英語云々よりも進次郎さん、落語が好きだろ。なんか落語の議連みたいなの作ってたじゃない?

―― 進次郎議員は昨年秋、自民党国会議員の有志11名と「落語を楽しみ、学ぶ国会議員の会」、略称「落語議連」を設立しました。落語界からは、柳家さん喬師匠(落語協会)、春風亭昇太師匠(落語芸術協会)、立川談四楼師匠(落語立川流)、三遊亭円楽師匠(円楽一門会)、桂米團治師匠(上方落語協会)が設立の会見に並びました。

落語聴くのはいいことだよ。落語の中には色んな庶民が出てくるからね。庶民感覚を広げるにはいい芸能だ。それに人の心をつかむ喋りを落語家から取り入れて、自分の演説に活かしてるんだろ。政治家は英語より落語だな、アハハハハ。

学歴と政治家としての力量は別物

―― 進次郎クリステル夫妻でルックスはお似合いですが、夫婦間の学歴差が気になります。卒業した大学で言いますと、クリステルさんは青山学院大学(文学部フランス文学科)で偏差値「62.5」、進次郎さんは関東学院大学(経済学部経営学科)で偏差値「47.5」と平均よりも下です。※(偏差値は現在の参考数値)

まあ、いいじゃないの。学歴が控えめってのも庶民的でいいよ。学歴と政治家としての力量は別ものだよ。学歴が高けりゃ何でもいいってもんじゃない。東大出てもろくなもんじゃないのがいるだろ。北方領土で戦争発言した丸山穂高議員も東大出身。秘書に「このハゲー!」って暴言吐いて問題になった豊田真由子議員も東大出身だ。田中角栄さんなんか中卒なんだから。政治家は学歴や学力よりも政治力と人間力、あとは財力だ。

―― と言いつつも進次郎議員は大学卒業後、アメリカに留学してコロンビア大学大学院政治学修士課程修了というハクを付けてます。アメリカでも名門のコロンビア大学はかなり強引な「ご留学」です。

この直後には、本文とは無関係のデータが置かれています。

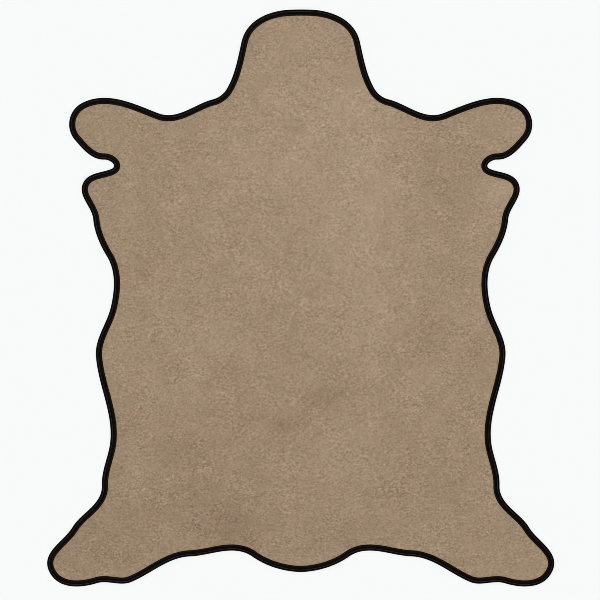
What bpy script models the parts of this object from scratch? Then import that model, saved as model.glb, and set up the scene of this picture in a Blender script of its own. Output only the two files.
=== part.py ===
"""Leather hide rug: one suede panel with its cut edge bound in black leather.

The panel is cut to the outline of an animal's hide, with the head, two forepaws
with a notch below each, wavy flanks, two hind paws and a short tail. It lies flat
on the floor. A leather strip is folded over the cut edge all the way round and
lifts the panel's rim a little off the floor.

Units are millimetres, turned to metres where the meshes are made. The origin is
on the floor under the middle of the hide, the head points to +Y and +Z is up.
"""

from collections import namedtuple

import bmesh
import bpy
import numpy as np

MM = 0.001

# Leather thicknesses and the clearance between two pieces
HIDE_THICKNESS = 2.0
STRIP_THICKNESS = 1.2
CLEARANCE = 0.3

# The folded strip: how far it reaches in from the outer edge, and its slot
BINDING_WIDTH = 22.0
SLOT_HEIGHT = HIDE_THICKNESS + 2 * CLEARANCE
BINDING_HEIGHT = SLOT_HEIGHT + 2 * STRIP_THICKNESS
FOLD_RADIUS = BINDING_HEIGHT / 2
SLOT_RADIUS = SLOT_HEIGHT / 2
FOLD_STEPS = 4

# The panel's rim: its cut edge, and the slope from the slot down to the floor
CUT_EDGE_INSET = FOLD_RADIUS + 0.5
RIM_LIFT = STRIP_THICKNESS + CLEARANCE
SLOPE_START = BINDING_WIDTH + 1.0
SLOPE_END = 46.0
SLOPE_STEPS = 3

# How finely the outline is stepped
MAX_TURN_DEG = 11.0
MAX_STEP = 45.0
SAMPLES_PER_SPAN = 200

# The right half of the outer edge, from the head round to the tail. The heading is
# the way the edge runs there: 0 is towards +X, and less than 0 turns clockwise.
Landmark = namedtuple("Landmark", "name x y heading_deg")
HALF_OUTLINE = [
    Landmark("crown", 0, 1065, 0),
    Landmark("brow", 43, 1064, -3),
    Landmark("cheek", 218, 947, -77),
    Landmark("jaw", 272, 773, -60),
    Landmark("neck", 325, 733, -14),
    Landmark("shoulder dip", 526, 682, 21),
    Landmark("forepaw top", 805, 721, -26),
    Landmark("forepaw tip", 833, 583, -131),
    Landmark("forepaw heel", 724, 511, -182),
    Landmark("notch", 702, 475, -21),
    Landmark("elbow lobe", 803, 425, -64),
    Landmark("armpit", 766, 291, -95),
    Landmark("chest", 715, 153, -121),
    Landmark("belly dip", 701, -34, -77),
    Landmark("belly bulge", 756, -214, -94),
    Landmark("loin dip", 709, -565, -76),
    Landmark("thigh", 734, -692, -92),
    Landmark("shank", 843, -847, -59),
    Landmark("hind paw tip", 929, -1009, -115),
    Landmark("hind paw sole", 753, -1053, -197),
    Landmark("hind paw heel", 627, -1049, -202),
    Landmark("rump arch", 408, -954, -182),
    Landmark("tail root", 178, -955, -145),
    Landmark("tail tip", 0, -1012, -178),
]

Ring = namedtuple("Ring", "inset z")


def clear_scene():
    """Remove whatever objects the file opened with."""
    for old in list(bpy.data.objects):
        bpy.data.objects.remove(old, do_unlink=True)


def unit(angle):
    return np.array([np.cos(angle), np.sin(angle)])


def handle_length(chord, bend):
    """Bezier handle for an end that points off its chord by the angle bend.

    Two ends with the same bend then give an arc of a circle.
    """
    return chord / (3 * np.cos(bend / 2) ** 2)


def span(start, end):
    """Points and unit tangents of the smooth edge between two landmarks."""
    a = np.array([start.x, start.y], dtype=float)
    b = np.array([end.x, end.y], dtype=float)
    chord = np.linalg.norm(b - a)
    direction = np.arctan2(b[1] - a[1], b[0] - a[0])
    heading_a = np.radians(start.heading_deg)
    heading_b = np.radians(end.heading_deg)
    handle_a = a + unit(heading_a) * handle_length(chord, heading_a - direction)
    handle_b = b - unit(heading_b) * handle_length(chord, heading_b - direction)
    t = np.linspace(0, 1, SAMPLES_PER_SPAN)[:, None]
    s = 1 - t
    points = s**3 * a + 3 * s**2 * t * handle_a + 3 * s * t**2 * handle_b + t**3 * b
    tangents = s**2 * (handle_a - a) + 2 * s * t * (handle_b - handle_a) + t**2 * (b - handle_b)
    return points, tangents / np.linalg.norm(tangents, axis=1)[:, None]


def half_edge():
    """The right half of the edge as fine points and unit tangents."""
    spans = [span(a, b) for a, b in zip(HALF_OUTLINE, HALF_OUTLINE[1:])]
    points = np.vstack([points[:-1] for points, _ in spans] + [spans[-1][0][-1:]])
    tangents = np.vstack([tangents[:-1] for _, tangents in spans] + [spans[-1][1][-1:]])
    points[[0, -1], 0] = 0
    tangents[[0, -1]] = [[1, 0], [-1, 0]]
    return points, tangents


def stations():
    """Points round the whole edge, clockwise from the crown, and their inward normals.

    They stand closer where the edge turns, by MAX_TURN_DEG and MAX_STEP.
    """
    points, tangents = half_edge()
    steps = np.linalg.norm(np.diff(points, axis=0), axis=1)
    headings = np.unwrap(np.arctan2(tangents[:, 1], tangents[:, 0]))
    turns = np.degrees(np.abs(np.diff(headings)))
    effort = np.cumsum(np.append(0, np.maximum(steps / MAX_STEP, turns / MAX_TURN_DEG)))
    count = int(np.ceil(effort[-1]))
    picks = np.linspace(0, effort[-1], count + 1)
    x, y = (np.interp(picks, effort, column) for column in points.T)
    heading = np.interp(picks, effort, headings)
    right = np.column_stack([x, y])
    inward = np.column_stack([np.sin(heading), -np.cos(heading)])
    inward[[0, -1], 0] = 0
    mirror = np.array([-1, 1])
    left = right[-2:0:-1] * mirror
    left_inward = inward[-2:0:-1] * mirror
    return np.vstack([right, left]), np.vstack([inward, left_inward])


def loft(bm, edge, inward, rings, closed):
    """Skin the rings, each the edge moved in by an inset and put at a height."""
    loops = []
    for ring in rings:
        places = (edge + inward * ring.inset) * MM
        loops.append([bm.verts.new((x, y, ring.z * MM)) for x, y in places])
    followers = loops[1:] + loops[:1] if closed else loops[1:]
    for outer, inner in zip(loops, followers):
        for i, corner in enumerate(outer):
            bm.faces.new((corner, inner[i], inner[i - 1], outer[i - 1]))
    return loops


def material(name, color, roughness):
    mat = bpy.data.materials.new(name)
    mat.use_nodes = True
    shader = mat.node_tree.nodes["Principled BSDF"]
    shader.inputs["Base Color"].default_value = (*color, 1.0)
    shader.inputs["Roughness"].default_value = roughness
    shader.inputs["Metallic"].default_value = 0.0
    return mat


def add_piece(name, bm, mat):
    """Turn a finished bmesh into a named object with its faces pointing out."""
    bmesh.ops.recalc_face_normals(bm, faces=bm.faces)
    mesh = bpy.data.meshes.new(name)
    bm.to_mesh(mesh)
    bm.free()
    mesh.materials.append(mat)
    piece = bpy.data.objects.new(name, mesh)
    bpy.context.collection.objects.link(piece)
    return piece


def rim_slope():
    """Rings down the soft slope between the binding and the flat middle."""
    rings = []
    for share in np.linspace(0, 1, SLOPE_STEPS + 1):
        inset = SLOPE_START + share * (SLOPE_END - SLOPE_START)
        lift = RIM_LIFT * (1 - share**2 * (3 - 2 * share))
        rings.append(Ring(inset, lift))
    return rings


def build_hide(edge, inward):
    """One flat sheet, its rim lifted to the height of the binding's slot."""
    under = rim_slope()[::-1] + [Ring(CUT_EDGE_INSET, RIM_LIFT)]
    over = [Ring(ring.inset, ring.z + HIDE_THICKNESS) for ring in reversed(under)]
    bm = bmesh.new()
    loops = loft(bm, edge, inward, under + over, closed=False)
    flats = [bm.faces.new(loops[0]), bm.faces.new(loops[-1])]
    bmesh.ops.triangulate(bm, faces=flats, ngon_method="BEAUTY")
    return add_piece("hide", bm, material("tan suede", (0.34, 0.25, 0.17), 0.9))


def fold(radius):
    """A half round from the top leg over the outer edge to the bottom leg."""
    angles = np.radians(np.linspace(90, 270, FOLD_STEPS + 1))
    return [Ring(FOLD_RADIUS + radius * np.cos(a), FOLD_RADIUS + radius * np.sin(a)) for a in angles]


def build_binding(edge, inward):
    """A strip folded over the cut edge: two legs and a half-round outer fold."""
    section = (
        [Ring(BINDING_WIDTH, BINDING_HEIGHT)]
        + fold(FOLD_RADIUS)
        + [Ring(BINDING_WIDTH, 0), Ring(BINDING_WIDTH, STRIP_THICKNESS)]
        + fold(SLOT_RADIUS)[::-1]
        + [Ring(BINDING_WIDTH, BINDING_HEIGHT - STRIP_THICKNESS)]
    )
    bm = bmesh.new()
    loft(bm, edge, inward, section, closed=True)
    return add_piece("binding", bm, material("black leather", (0.006, 0.005, 0.004), 0.5))


def main():
    clear_scene()
    edge, inward = stations()
    build_hide(edge, inward)
    build_binding(edge, inward)


main()
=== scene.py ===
# %% [markdown]
# # A suede hide rug with a bound edge
#
# This lesson dresses a plain construction model of a leather hide. The real thing is
# a whole hide, tanned and buffed to a short tan nap, lying flat on a floor. Its cut
# edge is folded into a strip of black leather and sewn all the way round.
#
# The construction model already fixes the size and the place of both pieces. Here
# each of them gets a finer mesh in the same place, and a finish worked out from how
# the real surface is made. Lengths are in millimetres and MM turns them to metres.

# %% Load the frame
from collections import namedtuple

import bpy
import numpy as np
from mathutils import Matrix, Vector, noise
from mathutils.geometry import delaunay_2d_cdt
from mathutils.kdtree import KDTree


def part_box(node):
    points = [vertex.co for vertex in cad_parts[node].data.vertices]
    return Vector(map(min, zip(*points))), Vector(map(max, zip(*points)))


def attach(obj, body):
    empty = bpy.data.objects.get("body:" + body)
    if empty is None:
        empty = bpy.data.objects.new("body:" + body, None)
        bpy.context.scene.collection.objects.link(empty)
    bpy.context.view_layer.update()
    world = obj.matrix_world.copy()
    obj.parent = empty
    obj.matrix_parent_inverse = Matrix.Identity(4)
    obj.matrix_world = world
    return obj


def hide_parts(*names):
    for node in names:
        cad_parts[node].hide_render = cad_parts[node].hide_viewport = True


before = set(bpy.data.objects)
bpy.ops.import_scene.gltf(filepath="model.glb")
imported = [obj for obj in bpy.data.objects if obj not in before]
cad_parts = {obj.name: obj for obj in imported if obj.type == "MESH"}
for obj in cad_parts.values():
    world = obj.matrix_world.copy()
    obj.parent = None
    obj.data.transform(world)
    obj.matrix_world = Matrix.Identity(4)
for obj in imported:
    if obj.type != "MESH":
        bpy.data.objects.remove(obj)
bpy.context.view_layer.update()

MM = 0.001

# %% [markdown]
# ## Small helpers
#
# Operators act on whatever is selected, and the loaded pieces start selected, so one helper clears the
# selection and picks a single piece. Colours are given as sRGB hex values, but shaders work in linear
# light, so one function converts them.
# One more adds a shader node with its settings and its links in a single call. A Mix
# node keeps a set of sockets for each kind of value, so the ones for colours are
# named here by their numbers.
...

アメリカ行ってハク付けて帰ってくる、これは昔からプロレスラーがやってんだ。馬場さん猪木さんの時代から、みんなそうなんだよ。俺の知り合いのキラー・カーンだって元々は相撲出身で小沢正志だったんだ。それがアメリカ修行でハク付け過ぎて、日本人飛び越して「モンゴルの怪人」になっちゃった(笑)。だから進次郎さんもね、アメリカ行ってハク付けてきたってことじゃレスラーと一緒。長い目で見ていこうよ。政治家は永田町というリングで闘うプロレスラーってことでさ。

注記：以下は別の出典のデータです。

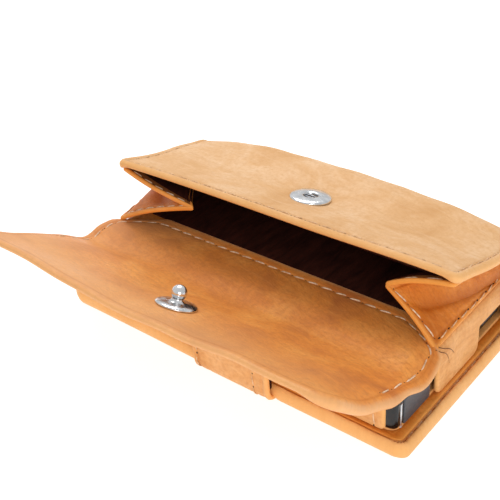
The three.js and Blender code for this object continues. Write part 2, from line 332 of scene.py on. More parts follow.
PALE = leather("pale waxed leather", "EAC59D", "DDAE7B", "CE9A62", "EEB26C", gloss=0.48)
TAN = leather("orange tan leather", "EEA353", "DA8029", "AF5913", "F1A650", gloss=0.42)
# Leather of the flap, whose lighter mark also carries painted light.
FLAP_TAN = leather("buffed tan leather", "F0A14A", "DB7F24", "AE5612", "E9B37B", gloss=0.44)
COVER = leather("golden tan leather", "F2BC82", "E5A664", "C98244", "F2B56E", gloss=0.44)
TAN_SOLID = leather("tan leather by place", "E8B276", "DB9A57", "C27C3A", "F2B46E", "Object", 0.44)
FLESH = leather("flesh side of the leather", "A8713A", "8A5526", "643A18", "C08848", gloss=0.8)
LINING = suede("dark brown lining", "28120E", "48231A")
THREAD = thread_material("beige thread", "EED3B4", "C49A70")
PALE_THREAD = thread_material("thread on pale leather", "E6BE92", "BE9060")
# Painted shade: near-black caps for the shade inside the needle holes and the press stud's socket.
HOLE_SHADE = moulded("needle holes", "2A1608", "3A200E", 0.9, 0.1)
TAIL = moulded("waxed thread tails", "8A5628", "6A3C18", 0.7, 0.1)
NICKEL = metal("polished nickel", "F2F4F6", "D4D8DC", 0.16)
SPRING = metal("spring steel", "9A9DA2", "6E7277", 0.3)
MAGNET = metal("magnet plating", "A5A8AC", "85888D", 0.35)
STRIP = metal("thin metal strip", "E8EAEC", "C2C6CA", 0.28)
BLACK = moulded("gloss black shell", "050607", "0C0D10", 0.16, 0.05)
GREY = moulded("satin grey plate", "3A3C41", "4A4C52", 0.42, 0.25)
BOARD = moulded("grey board", "8F7E60", "B5A17E", 0.9, 0.6)
FOAM = moulded("black foam", "1C1C1D", "343436", 0.95, 0.9)


# ---- meshes ----
def add_mesh(name, points, faces, materials, flat_map=None, attributes=None, indices=None):
    """A smooth mesh from points in millimetres. flat_map is each point's place on the flat hide."""
    mesh = bpy.data.meshes.new(name)
    mesh.from_pydata((np.asarray(points) * MM).tolist(), [], [list(f) for f in faces])
    for material in materials:
        mesh.materials.append(material)
    mesh.polygons.foreach_set("use_smooth", np.ones(len(mesh.polygons), bool))
    if indices is not None:
        mesh.polygons.foreach_set("material_index", np.asarray(indices, np.int32))
    if flat_map is not None:
        layer = mesh.uv_layers.new(name="hide")
        corners = np.zeros(len(mesh.loops), np.int32)
        mesh.loops.foreach_get("vertex_index", corners)
        layer.data.foreach_set("uv", (np.asarray(flat_map)[corners] * MM).astype(np.float32).ravel())
    for key, values in (attributes or {}).items():
        layer = mesh.attributes.new(key, "FLOAT", "POINT")
        layer.data.foreach_set("value", np.asarray(values, np.float32))
    mesh.update()
    return new_object(name, mesh)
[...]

それよりも、気の早い話だろうけど、俺は進次郎総理を早く見てみたいよ。もし実現したら純一郎さんと親子で総理だろ。父親が存命中に父子ともども総理大臣って今までにいないよな。総理大臣の親子鷹だ。そういうの面白いじゃん。それに、すぐ身近に父親という総理大臣経験者がいるのは大きいよ。進次郎さんは、くれぐれもお父さんのいい処だけ見習って、悪い処は受け継がないようにしてね。郵政民営化で結局今の日本はどうなったとか、よーく肝に銘じてさ、いい総理になってほしいよ。